A Few Words

 

A mixed media project that was created as a direct response to book bannings occurring in public schools and libraries across the country.

Gallery Photos are Courtesy of J Adams

 

Method:

Create a space where there is a hand reaching out to words, quotes, images, and book materials. Quotes, books, authors, etc. will be a mixture of submissions from people beforehand and people at the viewings of the art piece. 

Breakdown:

Butterflies - An ode to Reading Rainbow

Matchboxes - Fahrenheit 451 / Book burning and the destruction of research and materials from the victims of Hitler’s Nazi Germany. The knowledge we’ve lost in past book burnings, the idea that a school board member wanted to burn banned books

Mirrors - An ode to Toni Morrison. “If there's a book that you want to read, but it hasn't been written yet, then you must write it.” As well as the belief that we are the reflection of art and art is a reflection of us.

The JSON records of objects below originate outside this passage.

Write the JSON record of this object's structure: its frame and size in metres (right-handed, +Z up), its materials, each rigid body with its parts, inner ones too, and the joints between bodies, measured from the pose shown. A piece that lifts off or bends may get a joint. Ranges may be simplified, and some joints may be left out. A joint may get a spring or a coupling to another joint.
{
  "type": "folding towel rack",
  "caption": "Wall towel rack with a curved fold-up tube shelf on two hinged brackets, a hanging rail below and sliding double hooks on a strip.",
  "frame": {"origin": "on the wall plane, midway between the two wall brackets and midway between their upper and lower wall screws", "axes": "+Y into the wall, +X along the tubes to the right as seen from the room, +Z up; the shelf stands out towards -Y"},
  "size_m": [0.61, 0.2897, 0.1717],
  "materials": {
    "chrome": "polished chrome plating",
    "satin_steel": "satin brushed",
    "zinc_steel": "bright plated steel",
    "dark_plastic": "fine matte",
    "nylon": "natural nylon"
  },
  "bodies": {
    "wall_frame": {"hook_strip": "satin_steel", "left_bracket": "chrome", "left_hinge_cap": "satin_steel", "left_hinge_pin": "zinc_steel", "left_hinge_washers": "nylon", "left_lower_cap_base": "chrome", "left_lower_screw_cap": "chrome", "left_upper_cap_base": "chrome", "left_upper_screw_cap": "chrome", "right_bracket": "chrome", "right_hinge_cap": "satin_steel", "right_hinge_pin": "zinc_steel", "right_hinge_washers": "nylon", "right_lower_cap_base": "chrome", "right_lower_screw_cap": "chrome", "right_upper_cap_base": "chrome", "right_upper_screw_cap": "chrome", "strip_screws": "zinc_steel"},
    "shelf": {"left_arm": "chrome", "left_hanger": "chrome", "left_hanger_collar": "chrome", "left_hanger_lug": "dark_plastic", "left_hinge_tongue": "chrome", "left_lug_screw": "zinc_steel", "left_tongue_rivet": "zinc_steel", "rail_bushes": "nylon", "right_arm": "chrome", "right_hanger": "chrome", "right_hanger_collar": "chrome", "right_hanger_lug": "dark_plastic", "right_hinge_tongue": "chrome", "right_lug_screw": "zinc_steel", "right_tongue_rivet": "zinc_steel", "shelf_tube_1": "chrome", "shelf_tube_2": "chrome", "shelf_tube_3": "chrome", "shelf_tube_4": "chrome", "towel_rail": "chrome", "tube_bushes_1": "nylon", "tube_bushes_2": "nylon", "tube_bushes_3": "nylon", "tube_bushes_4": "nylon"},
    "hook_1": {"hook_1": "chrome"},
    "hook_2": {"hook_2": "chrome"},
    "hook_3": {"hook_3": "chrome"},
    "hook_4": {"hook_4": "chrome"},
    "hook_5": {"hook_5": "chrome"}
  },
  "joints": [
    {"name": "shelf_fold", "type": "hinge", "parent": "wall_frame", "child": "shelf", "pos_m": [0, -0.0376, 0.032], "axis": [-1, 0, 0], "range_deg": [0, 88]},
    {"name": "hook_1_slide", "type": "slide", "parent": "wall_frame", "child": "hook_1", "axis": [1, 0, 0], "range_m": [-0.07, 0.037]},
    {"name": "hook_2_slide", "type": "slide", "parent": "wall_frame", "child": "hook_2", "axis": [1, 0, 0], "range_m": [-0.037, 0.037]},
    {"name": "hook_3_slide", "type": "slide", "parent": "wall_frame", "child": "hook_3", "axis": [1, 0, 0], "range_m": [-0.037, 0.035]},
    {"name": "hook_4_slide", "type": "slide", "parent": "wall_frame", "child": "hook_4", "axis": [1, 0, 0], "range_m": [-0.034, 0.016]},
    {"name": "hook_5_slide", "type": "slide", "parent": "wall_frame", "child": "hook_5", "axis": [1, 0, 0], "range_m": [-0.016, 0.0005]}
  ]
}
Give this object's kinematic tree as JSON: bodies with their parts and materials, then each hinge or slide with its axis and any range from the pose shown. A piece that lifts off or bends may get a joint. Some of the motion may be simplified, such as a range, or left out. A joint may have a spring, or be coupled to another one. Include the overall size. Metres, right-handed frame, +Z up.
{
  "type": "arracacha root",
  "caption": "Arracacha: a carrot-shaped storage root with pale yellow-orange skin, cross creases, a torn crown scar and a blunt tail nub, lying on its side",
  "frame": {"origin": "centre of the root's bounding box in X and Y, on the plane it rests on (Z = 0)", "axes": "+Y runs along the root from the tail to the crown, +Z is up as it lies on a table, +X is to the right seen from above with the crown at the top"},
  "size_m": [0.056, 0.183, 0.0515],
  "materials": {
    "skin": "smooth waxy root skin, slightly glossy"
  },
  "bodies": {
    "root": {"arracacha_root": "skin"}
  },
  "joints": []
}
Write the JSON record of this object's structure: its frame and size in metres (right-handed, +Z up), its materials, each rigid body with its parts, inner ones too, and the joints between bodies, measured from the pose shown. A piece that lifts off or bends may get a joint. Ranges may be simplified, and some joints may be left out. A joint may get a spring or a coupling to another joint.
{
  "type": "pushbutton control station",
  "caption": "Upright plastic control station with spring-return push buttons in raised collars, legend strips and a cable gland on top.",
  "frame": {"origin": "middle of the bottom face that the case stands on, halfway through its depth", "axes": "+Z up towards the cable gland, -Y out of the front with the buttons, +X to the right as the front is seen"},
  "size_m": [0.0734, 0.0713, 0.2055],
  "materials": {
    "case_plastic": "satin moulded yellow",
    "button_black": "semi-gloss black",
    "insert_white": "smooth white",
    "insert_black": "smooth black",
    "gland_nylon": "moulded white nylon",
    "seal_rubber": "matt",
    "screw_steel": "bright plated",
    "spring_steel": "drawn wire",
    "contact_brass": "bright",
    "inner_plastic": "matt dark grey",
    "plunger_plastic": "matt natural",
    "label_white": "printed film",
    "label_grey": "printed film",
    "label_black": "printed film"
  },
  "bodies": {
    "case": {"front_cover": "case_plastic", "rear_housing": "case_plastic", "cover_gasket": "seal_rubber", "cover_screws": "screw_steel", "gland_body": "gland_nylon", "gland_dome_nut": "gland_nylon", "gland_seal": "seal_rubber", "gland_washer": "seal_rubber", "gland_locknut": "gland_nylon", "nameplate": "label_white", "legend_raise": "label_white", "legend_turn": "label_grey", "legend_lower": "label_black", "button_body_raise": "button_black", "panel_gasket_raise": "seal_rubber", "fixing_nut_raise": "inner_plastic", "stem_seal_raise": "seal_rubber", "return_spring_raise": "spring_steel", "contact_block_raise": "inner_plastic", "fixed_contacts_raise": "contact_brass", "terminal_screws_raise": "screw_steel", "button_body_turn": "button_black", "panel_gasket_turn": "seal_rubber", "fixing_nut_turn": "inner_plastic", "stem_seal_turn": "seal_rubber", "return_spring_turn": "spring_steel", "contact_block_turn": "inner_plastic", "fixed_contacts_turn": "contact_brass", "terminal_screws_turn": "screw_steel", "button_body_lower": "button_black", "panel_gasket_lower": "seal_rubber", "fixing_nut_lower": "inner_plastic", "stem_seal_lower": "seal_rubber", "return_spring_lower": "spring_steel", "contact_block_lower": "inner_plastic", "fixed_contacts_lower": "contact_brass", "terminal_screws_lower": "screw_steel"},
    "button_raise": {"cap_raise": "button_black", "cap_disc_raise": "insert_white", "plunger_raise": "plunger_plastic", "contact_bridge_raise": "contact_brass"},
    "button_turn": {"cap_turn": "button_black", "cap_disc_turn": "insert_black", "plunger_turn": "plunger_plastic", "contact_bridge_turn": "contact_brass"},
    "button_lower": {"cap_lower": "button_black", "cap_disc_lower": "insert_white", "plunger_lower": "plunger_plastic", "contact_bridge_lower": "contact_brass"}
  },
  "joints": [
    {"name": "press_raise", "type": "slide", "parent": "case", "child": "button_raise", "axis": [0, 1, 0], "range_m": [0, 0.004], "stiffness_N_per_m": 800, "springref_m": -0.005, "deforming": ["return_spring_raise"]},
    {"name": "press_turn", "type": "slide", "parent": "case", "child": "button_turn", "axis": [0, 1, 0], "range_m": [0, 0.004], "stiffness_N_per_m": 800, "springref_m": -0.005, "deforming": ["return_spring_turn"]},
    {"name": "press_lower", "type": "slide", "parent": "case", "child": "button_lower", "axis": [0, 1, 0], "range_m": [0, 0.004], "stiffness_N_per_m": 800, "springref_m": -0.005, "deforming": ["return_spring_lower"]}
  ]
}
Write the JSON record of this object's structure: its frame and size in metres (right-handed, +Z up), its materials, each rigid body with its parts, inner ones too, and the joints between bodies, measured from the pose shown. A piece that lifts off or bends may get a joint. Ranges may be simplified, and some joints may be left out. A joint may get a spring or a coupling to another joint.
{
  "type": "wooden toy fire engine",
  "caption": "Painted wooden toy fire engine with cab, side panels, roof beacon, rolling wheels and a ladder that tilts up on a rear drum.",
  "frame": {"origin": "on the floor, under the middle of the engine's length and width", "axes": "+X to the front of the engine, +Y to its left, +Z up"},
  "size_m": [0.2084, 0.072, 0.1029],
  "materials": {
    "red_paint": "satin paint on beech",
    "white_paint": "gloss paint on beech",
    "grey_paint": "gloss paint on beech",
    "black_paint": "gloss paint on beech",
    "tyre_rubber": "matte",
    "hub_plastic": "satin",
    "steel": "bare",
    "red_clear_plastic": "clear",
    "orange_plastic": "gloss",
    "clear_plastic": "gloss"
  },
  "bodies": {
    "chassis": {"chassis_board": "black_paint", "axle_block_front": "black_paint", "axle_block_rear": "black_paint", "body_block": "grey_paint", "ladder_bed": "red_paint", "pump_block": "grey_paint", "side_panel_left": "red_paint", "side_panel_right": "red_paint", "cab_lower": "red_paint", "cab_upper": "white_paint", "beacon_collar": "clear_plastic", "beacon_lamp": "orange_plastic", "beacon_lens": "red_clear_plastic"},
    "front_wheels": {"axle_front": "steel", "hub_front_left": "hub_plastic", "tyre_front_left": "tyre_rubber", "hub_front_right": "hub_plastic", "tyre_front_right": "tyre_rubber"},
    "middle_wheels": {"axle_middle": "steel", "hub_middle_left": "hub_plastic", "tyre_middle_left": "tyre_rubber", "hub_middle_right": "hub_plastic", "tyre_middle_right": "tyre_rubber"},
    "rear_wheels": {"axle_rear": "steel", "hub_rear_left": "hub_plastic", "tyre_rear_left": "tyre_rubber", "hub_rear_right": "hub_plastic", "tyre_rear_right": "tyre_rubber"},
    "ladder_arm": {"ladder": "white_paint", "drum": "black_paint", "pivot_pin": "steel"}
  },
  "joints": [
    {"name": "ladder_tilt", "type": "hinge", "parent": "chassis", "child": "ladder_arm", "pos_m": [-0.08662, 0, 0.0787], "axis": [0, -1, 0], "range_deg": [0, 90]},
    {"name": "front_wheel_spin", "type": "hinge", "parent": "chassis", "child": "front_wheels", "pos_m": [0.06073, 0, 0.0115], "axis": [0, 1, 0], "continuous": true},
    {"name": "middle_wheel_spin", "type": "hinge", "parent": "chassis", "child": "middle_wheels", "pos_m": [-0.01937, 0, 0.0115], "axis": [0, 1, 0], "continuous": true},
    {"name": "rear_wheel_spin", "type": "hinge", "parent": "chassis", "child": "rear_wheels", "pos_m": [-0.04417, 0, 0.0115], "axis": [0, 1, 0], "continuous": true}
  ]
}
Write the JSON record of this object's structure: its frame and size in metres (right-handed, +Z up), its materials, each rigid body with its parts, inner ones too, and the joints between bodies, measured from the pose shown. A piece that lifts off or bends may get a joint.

Newspaper - Op/eds and reviews on local and national media

Ripped pages - from discarded books and library books

Plastic and other book materials were from the same discarded books. 

Concept:

Book banning is something I went through as a kid. I read the book anyway. I spent my Saturdays in public libraries reading books. I spent my weekdays in the school libraries reading books. I wanted to write and create stories like the ones I would get lost in. I wanted to read more and more and more. 

I hated being told I couldn’t read something. Being told I couldn’t learn about something made me want to learn about it more. 

Now that they’re back in the name of “protecting children” I only think of the moment when I was told I couldn’t read something. The way I felt shame about asking questions to anyone and how it shaped me. But then I think about the banned books that I read. I think of how they inspired me to become who I am, question myself and my actions, and opened my world to new options. 

I love it here. 

I’m not going back.

I want others to think about what if the books they loved as a kid or even as an adult were banned. What if you never got access to those books that made you who you are? I asked people what these books were, wrote them out, and invited people to pin them up or write up their own and pin them. I talked to them about the inspiration that books from my grandmother, who was a teacher, gave me and their influence on me.

The piece is dedicated to her.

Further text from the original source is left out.